The illiberal and unjust camping byelaws
The Land Reform Act is a great piece of liberal legislation, in the best sense of that word, and was socially inclusive. It gives everyone access rights, from the Queen to the homeless, so long as these are exercised responsibly. The framework for that is set out in the Act as follows:
In determining whether access rights are exercised responsibly a person is to be presumed to be exercising access rights responsibly if they are exercised so as not to cause unreasonable interference with any of the rights (whether access rights, rights associated with the ownership of land or any others) of any other person,
Its worth considering how this relates to camping. Camp in the wrong place – right next door to a house or blocking a gate to a field – or for too long, and you would be interfering with the right to a landowner to enjoy or manage their property. Hold a party by your tents, causing disturbance or putting people in fear or alarm and you are interfering with the access rights of others and also probably committing the Criminal Offence of Breach of the Peace.
Our access legislation therefore in my view provides a great framework for addressing any issues that might be associated with camping. Its not just me that thinks this: in 2013 the Loch Lomond and Trossachs National Park Authority, led by their Convener Linda McKay, gave a presentation to the Land Reform Review Group set up by the Scottish Government to review the legislation proposing that road side camping should be removed from access rights. Copies of the presentation she gave – and therefore the arguments made – are mysteriously not held either in the archives of the LRRG or the Loch Lomond National Park Authority but we do know the LRRG firmly rejected these proposals. The LLTNPA then went off to develop in secret its own version of a ban using its byelaw making powers under the National Parks Act legislation which pre-dated the Land Reform Act.
The core problem with the camping byelaws is that they sacrifice the rights of the majority – whom even the LLTNPA acknowledge cause no major issues – in order to try and prevent problems caused by a small minority. The camping byelaws are thus fundamentally illiberal and undermine the entire framework developed by the Land Reform Act. Roseanna Cunningham, the Environment Minister and minister responsible for our National Parks, needs to add her voice to that of Dave Morris and call on Michael Matheson, the Justice Secretary, to ensure that proper policing is in place for rural areas. She could even call on him to meet with former Chief Inspector Kevin Findlater – who moved from supporting the camping byelaws to becoming their lead critic – on what resources would be required to provide effective policing in the National Park (accepting that crime rates in the National Park are much lower than in urban areas but also that problems when they do occur are relatively resource consuming because of the long distance between communities etc).

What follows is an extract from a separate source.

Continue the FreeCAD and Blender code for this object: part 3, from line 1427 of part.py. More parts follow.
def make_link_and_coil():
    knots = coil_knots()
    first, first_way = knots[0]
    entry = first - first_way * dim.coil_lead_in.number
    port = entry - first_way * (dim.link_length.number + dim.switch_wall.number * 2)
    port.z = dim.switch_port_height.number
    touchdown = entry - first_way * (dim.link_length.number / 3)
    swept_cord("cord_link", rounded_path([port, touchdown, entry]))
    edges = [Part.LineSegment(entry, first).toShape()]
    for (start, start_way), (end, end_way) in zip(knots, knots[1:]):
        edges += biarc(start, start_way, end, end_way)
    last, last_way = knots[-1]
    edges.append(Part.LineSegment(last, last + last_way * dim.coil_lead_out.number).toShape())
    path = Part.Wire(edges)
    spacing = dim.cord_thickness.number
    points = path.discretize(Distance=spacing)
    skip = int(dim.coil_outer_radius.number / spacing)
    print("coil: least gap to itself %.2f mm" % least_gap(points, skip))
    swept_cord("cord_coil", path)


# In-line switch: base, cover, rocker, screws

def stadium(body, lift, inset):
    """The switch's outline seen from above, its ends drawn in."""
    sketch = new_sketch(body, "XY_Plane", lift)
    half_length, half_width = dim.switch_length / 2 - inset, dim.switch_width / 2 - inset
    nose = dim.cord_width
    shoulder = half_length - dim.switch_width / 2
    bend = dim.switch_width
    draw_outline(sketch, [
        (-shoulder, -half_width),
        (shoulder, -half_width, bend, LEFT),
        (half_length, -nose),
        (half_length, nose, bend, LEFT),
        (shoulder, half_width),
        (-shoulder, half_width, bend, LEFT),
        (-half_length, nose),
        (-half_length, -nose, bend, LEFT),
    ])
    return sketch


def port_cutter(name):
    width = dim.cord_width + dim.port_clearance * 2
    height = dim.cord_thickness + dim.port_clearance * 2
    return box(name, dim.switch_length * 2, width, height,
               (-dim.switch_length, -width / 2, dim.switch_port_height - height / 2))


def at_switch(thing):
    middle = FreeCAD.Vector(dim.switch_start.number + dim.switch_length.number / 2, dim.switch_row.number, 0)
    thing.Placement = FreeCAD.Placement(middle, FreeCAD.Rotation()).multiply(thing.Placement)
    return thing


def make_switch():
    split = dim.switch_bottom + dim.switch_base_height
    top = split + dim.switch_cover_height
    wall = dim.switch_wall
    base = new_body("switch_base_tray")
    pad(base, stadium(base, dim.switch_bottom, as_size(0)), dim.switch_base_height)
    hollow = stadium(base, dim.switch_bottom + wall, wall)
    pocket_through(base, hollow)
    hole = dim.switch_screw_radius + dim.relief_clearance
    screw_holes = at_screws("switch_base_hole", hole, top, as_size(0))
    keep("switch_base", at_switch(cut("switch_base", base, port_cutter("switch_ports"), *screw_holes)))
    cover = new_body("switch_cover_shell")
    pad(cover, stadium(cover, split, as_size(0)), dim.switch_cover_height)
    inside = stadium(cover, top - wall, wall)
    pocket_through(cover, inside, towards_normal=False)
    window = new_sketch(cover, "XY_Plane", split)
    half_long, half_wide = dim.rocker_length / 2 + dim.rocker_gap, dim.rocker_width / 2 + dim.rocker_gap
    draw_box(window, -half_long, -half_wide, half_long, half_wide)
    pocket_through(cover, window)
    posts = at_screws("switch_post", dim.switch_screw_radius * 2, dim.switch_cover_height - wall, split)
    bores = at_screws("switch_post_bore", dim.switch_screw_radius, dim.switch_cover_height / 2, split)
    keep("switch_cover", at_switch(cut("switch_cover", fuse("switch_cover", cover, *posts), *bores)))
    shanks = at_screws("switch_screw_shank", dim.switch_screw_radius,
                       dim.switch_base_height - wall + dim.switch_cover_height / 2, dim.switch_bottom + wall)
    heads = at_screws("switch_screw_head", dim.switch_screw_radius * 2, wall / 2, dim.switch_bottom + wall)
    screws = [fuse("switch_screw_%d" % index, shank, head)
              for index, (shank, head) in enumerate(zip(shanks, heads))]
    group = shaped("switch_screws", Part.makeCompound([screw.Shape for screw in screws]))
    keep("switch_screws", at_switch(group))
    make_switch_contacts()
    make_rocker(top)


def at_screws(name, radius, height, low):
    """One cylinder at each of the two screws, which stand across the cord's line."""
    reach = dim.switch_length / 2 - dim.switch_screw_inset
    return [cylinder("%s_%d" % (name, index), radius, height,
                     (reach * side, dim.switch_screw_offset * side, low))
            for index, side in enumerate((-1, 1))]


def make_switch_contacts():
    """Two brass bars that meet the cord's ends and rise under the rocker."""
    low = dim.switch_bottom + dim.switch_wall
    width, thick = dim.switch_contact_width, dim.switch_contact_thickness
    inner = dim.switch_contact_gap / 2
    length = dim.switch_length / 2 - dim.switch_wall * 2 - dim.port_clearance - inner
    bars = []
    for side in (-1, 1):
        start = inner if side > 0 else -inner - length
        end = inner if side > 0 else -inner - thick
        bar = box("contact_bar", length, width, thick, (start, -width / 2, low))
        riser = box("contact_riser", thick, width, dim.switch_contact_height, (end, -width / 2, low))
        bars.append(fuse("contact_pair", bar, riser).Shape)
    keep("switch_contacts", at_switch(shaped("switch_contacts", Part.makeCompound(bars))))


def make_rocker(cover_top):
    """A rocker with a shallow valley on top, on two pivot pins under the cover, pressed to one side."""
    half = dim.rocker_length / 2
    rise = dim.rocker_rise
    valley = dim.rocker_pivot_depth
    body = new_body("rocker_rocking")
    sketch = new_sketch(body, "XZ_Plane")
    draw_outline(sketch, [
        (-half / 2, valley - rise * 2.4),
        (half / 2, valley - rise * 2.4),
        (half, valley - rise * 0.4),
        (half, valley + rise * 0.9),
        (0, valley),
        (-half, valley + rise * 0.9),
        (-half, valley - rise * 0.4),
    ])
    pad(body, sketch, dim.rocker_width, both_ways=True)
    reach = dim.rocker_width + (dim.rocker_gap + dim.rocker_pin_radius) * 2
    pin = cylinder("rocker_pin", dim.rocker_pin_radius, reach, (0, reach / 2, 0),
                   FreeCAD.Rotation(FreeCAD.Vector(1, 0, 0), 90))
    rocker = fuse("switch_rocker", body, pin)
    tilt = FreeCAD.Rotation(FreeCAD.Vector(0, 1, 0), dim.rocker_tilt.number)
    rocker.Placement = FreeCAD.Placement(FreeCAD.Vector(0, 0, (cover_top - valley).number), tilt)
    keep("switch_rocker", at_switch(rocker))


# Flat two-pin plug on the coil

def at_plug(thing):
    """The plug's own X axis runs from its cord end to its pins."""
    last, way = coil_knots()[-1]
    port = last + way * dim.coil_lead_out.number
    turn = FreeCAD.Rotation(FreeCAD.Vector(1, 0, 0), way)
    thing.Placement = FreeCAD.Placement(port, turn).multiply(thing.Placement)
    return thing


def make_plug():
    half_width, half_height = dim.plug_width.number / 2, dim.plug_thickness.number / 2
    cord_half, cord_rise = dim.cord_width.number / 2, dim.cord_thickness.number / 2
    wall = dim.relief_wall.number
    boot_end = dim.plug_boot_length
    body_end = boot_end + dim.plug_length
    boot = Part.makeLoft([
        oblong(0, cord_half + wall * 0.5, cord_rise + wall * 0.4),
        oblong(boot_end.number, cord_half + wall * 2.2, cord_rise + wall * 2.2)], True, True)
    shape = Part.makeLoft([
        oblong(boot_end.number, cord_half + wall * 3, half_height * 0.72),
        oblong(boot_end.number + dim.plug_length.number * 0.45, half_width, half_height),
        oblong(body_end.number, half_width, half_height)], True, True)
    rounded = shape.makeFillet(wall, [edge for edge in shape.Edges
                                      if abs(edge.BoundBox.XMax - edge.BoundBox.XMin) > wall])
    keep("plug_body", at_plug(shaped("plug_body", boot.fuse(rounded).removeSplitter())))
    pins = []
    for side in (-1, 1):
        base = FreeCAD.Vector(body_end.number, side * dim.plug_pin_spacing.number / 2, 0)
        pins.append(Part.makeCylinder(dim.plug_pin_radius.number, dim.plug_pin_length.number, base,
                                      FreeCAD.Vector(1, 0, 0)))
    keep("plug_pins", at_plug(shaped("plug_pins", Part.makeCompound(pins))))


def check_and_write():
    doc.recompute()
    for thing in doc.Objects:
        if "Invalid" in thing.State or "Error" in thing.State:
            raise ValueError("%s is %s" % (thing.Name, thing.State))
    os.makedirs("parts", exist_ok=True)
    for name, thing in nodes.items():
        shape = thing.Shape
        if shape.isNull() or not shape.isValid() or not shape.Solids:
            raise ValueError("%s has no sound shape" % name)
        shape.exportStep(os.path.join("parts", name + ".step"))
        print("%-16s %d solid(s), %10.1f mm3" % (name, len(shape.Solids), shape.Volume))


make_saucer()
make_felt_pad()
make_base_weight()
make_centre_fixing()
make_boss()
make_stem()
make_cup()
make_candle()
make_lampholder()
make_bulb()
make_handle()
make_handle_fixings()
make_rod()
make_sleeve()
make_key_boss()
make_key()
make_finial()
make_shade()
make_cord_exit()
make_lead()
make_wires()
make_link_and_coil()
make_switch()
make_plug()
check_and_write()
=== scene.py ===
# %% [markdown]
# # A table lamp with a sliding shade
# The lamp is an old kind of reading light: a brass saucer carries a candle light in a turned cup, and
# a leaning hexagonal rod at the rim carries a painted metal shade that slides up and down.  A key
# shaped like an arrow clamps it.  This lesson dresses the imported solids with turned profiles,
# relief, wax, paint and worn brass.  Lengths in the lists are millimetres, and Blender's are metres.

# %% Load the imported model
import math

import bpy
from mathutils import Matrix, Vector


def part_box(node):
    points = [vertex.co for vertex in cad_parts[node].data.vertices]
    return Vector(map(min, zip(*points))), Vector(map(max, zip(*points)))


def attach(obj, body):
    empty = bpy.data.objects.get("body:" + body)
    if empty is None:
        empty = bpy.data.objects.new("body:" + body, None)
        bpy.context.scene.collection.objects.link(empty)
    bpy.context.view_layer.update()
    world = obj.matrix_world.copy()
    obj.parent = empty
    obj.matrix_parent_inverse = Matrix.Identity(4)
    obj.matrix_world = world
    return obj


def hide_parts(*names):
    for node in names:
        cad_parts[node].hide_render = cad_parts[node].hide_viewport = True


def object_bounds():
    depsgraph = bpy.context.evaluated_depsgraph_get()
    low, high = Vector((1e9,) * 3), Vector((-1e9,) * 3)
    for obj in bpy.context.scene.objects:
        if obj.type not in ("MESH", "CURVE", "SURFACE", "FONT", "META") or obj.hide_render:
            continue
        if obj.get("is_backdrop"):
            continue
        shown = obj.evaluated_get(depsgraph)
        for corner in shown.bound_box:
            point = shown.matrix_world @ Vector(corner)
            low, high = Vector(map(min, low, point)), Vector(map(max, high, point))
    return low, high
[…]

The role of the Scottish Parliament
To date the Scottish Parliament and our MSPs have taken very little interest in the camping byelaws. However, just this week (see here) the Scottish Parliament passed a first vote to repeal the Offensive Behaviour at Football and Threatening Communications Act 2011. Andy Wightman MSP described this as an illiberal piece of legislation – just like the camping byelaws then – and the parallels don’t stop there. Central to the arguments of James Kelly MSP, who has lead the campaign to repeal the Act, is that it unfairly targets football fans and the existing law is quite sufficient to address problems. The camping byelaws of course unfairly remove access rights just from campers (not from campervanners as originally proposed or from people who hold boozy barbecues on beaches) and there are lots of powers to deal with problems associated with the irresponsible minority (abandoning tents, chopping tree etc etc are all criminal offences).
James Kelly has also said there is no evidence that the Offensive Behaviour Act has had any positive impact. Exactly the same could be said for the camping byelaws where the LLTNPA are refusing to release information on the operation of the camping byelaws on the grounds its too early to tell and releasing such information could prejudice their enforcement (I will come back to this in another post).

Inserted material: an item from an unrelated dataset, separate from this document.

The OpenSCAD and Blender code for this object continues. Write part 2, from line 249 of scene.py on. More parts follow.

The way forward that James Kelly identifies for tackling sectarianism, namely that the Scottish Government ” must work to unify parties, anti-sectarian organisations, faith groups and education leaders, and start taking the problem of sectarianism seriously” is my view, is the type of approach that should be adopted to address the problems associated with visitors to the National Park. Unfortunately, rather than involving the people who visit our National Parks, and working with the recreational organisations that represent them, the LLTNPA’s answer has been to ban everyone.

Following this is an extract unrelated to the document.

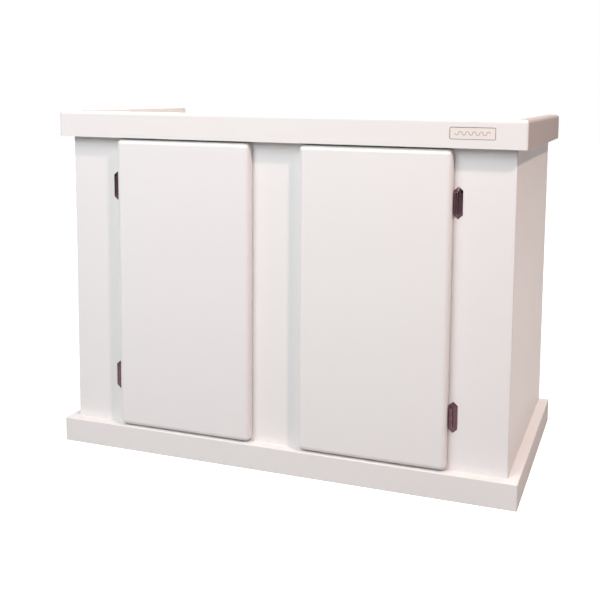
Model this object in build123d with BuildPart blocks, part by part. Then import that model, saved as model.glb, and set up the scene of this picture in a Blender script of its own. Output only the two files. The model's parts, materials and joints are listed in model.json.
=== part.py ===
"""Cabinet stand for a 900 x 450 mm aquarium: a lacquered board carcass with a raised rim,
a plinth, a face frame and two overlay doors on self-closing hinges.

Millimetres. The origin is on the floor, at the middle of the stand's footprint.
+Z is up, the doors face -Y, and +X is to the right of someone facing the doors.
"""

from build123d import *
import os

# Driving dimensions
width = 954.0
depth = 491.0
height = 700.0
board = 21.0
rim_height = 52.0
plinth_height = 50.0
rim_round = 6.5
edge_round = 2.0

deck_drop = 28.0
side_stile_width = 124.0
centre_stile_width = 126.0
opening_bottom = 65.0
opening_top = 633.0

door_width = 293.0
door_height = 592.0
door_thickness = 18.5
door_round = 10.0
door_inner_x = 51.0
door_bottom = 53.0
door_gap = 0.8

back_thickness = 9.0
cleat = 21.0
rear_rail_height = 60.0
cutout_width = 150.0
cutout_height = 70.0
cutout_round = 30.0
cutout_x = 225.0
cutout_z = 520.0
window_depth = 150.0
window_height = 110.0
window_y = 60.0
window_z = 430.0

hinge_height = 59.0
hinge_width = 16.6
hinge_point = 7.3
hinge_plate = 2.0
wing_bevel = 0.8
wing_screw_offset = 8.2
wing_screw_rise = 12.5
leaf_thickness = 1.3
leaf_reach = 40.0
leaf_height = 40.0
leaf_screw_inset = 26.0
leaf_screw_rise = 12.0
leaf_clearance = 0.1
barrel_radius = 4.0
barrel_length = 38.0
knuckle_length = 14.0
knuckle_gap = 0.3
pin_radius = 1.5
pin_head_radius = 2.2
pin_head_height = 1.6
running_clearance = 0.05
spring_pocket = 3.05
spring_half = 5.0
spring_turns = 7
spring_wire = 0.4
hinge_z = (549.0, 152.0)

plate_width = 82.0
plate_height = 22.0
plate_depth = 1.6
plate_corner = 3.0
plate_border = 1.5
plate_recess = 0.5
plate_set_back = 0.2
plate_x = 379.0
plate_z = 674.5

screw_clearance = 0.05
dowel_radius = 4.0
frame_dowel_length = 36.0
rim_dowel_length = 30.0
dowel_inset = 10.0
bumper_radius = 4.0
bumper_inset_x = 8.0
bumper_inset_z = 30.0
bumper_clearance = 0.2

# Levels and faces that follow from them
front_y = -depth / 2
rear_y = depth / 2
frame_y = front_y + board
frame_back_y = frame_y + board
body_x = width / 2 - board
inner_x = body_x - board
rim_bottom = height - rim_height
deck_top = height - deck_drop
deck_bottom = deck_top - board
back_y = rear_y - back_thickness
floor_panel_top = opening_bottom
floor_panel_bottom = floor_panel_top - board
door_back_y = frame_y - door_gap
door_outer_x = door_inner_x + door_width
axis_x = door_outer_x + barrel_radius + 0.8
axis_y = frame_y - barrel_radius - 0.3
plate_inner_x = door_outer_x + 0.6

LOW = (Align.CENTER, Align.CENTER, Align.MIN)
CORNER = (Align.MIN, Align.MIN, Align.MIN)

# Turns that point a screw's tip along an axis
TO_REAR = (-90, 0, 0)
TO_FRONT = (90, 0, 0)
TO_RIGHT = (0, 90, 0)
TO_LEFT = (0, -90, 0)
DOWN = (180, 0, 0)
UPRIGHT = (0, 0, 0)

sides = {"left": -1, "right": 1}

os.makedirs("parts", exist_ok=True)


def save(piece, name):
    """Label a finished piece and write it."""
    piece.part.label = name
    export_step(piece.part, f"parts/{name}.step")


def block(x_range, y_range, z_range):
    """Add a plain board between two limits on each axis."""
    size = [high - low for low, high in (x_range, y_range, z_range)]
    with Locations((x_range[0], y_range[0], z_range[0])):
        Box(*size, align=CORNER)


def mirrored(side, near, far):
    """The range from near to far, measured outwards from the middle on one side."""
    return tuple(sorted((side * near, side * far)))


class Screw:
    """A countersunk wood screw: shank radius, length, head radius and head height."""

    def __init__(self, shank, length, head, head_height):
        self.shank = shank
        self.length = length
        self.head = head
        self.head_height = head_height

    def drill(self, places, turn):
        """Cut the hole that the screw sits in, with its countersink."""
        with Locations(*[Location(place, turn) for place in places]):
            Cylinder(self.shank + screw_clearance, self.length + 1, align=LOW, mode=Mode.SUBTRACT)
            Cone(
                self.head + screw_clearance,
                self.shank + screw_clearance,
                self.head_height,
                align=LOW,
                mode=Mode.SUBTRACT,
            )

    def drive(self, places, turn):
        """Add the screws themselves, each with a cross recess in its head."""
        slot_length = self.head * 1.2
        slot_width = self.head * 0.24
        slot_depth = self.head_height / 2
        with Locations(*[Location(place, turn) for place in places]):
            Cylinder(self.shank, self.length, align=LOW)
            Cone(self.head, self.shank, self.head_height, align=LOW)
            Box(slot_length, slot_width, slot_depth, align=LOW, mode=Mode.SUBTRACT)
            Box(slot_width, slot_length, slot_depth, align=LOW, mode=Mode.SUBTRACT)


board_screw = Screw(2.0, 45.0, 4.0, 3.0)
band_screw = Screw(2.0, 36.0, 4.0, 3.0)
cleat_screw = Screw(2.0, 34.0, 4.0, 3.0)
panel_screw = Screw(1.75, 25.0, 3.5, 2.6)
hinge_screw = Screw(1.4, 15.0, 2.6, 1.2)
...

The LLTNPA of course are now claiming that the camping byelaws are less about irresponsible behaviour but more about numbers. That is also totally illiberal and contrary to what our access legislation was about and what better proof than this motion recently put to the Scottish Parliament:
“aspires to see more people getting the most from Scotland’s wonderful landscapes” – the exact opposite to what the LLTNPA is doing.
What needs to happen
Its time not just that the Minister for the Environment talks to the Minister of Justice about the important role that policing should have in ensuring access rights work as intended, but also that the Scottish Parliament starts to scrutinise what is going on in the Loch Lomond and Trossachs National Park Authority.
In order to prevent public authorities undermining the will of the Scottish Parliament in respect to access rights, the Scottish Parliament could usefully aim to make two changes to the way byelaws are created at present:
- The first is to repeal the provision in the National Parks Act, which preceded the Land Reform Act, to make byelaws controlling access and require that any byelaws controlling access should come under the provisions of the Land Reform Act. This is important because although there is a byelaw making power under the Land Reform Act this was only ever envisaged for very specific circumstances (e.g to prevent disturbance to nests of terns on beaches during the breeding season) and where other measures, such as advisory signs, were shown not to have worked.
- The second is that the Scottish Parliament should have the right to scutinise all proposals for camping byelaws put to the Minister of the Environment for approval. The Scottish Parliament should be demanding it has the right to hear evidence about the alleged success of the camping byelaws before any decision is made about their renewal.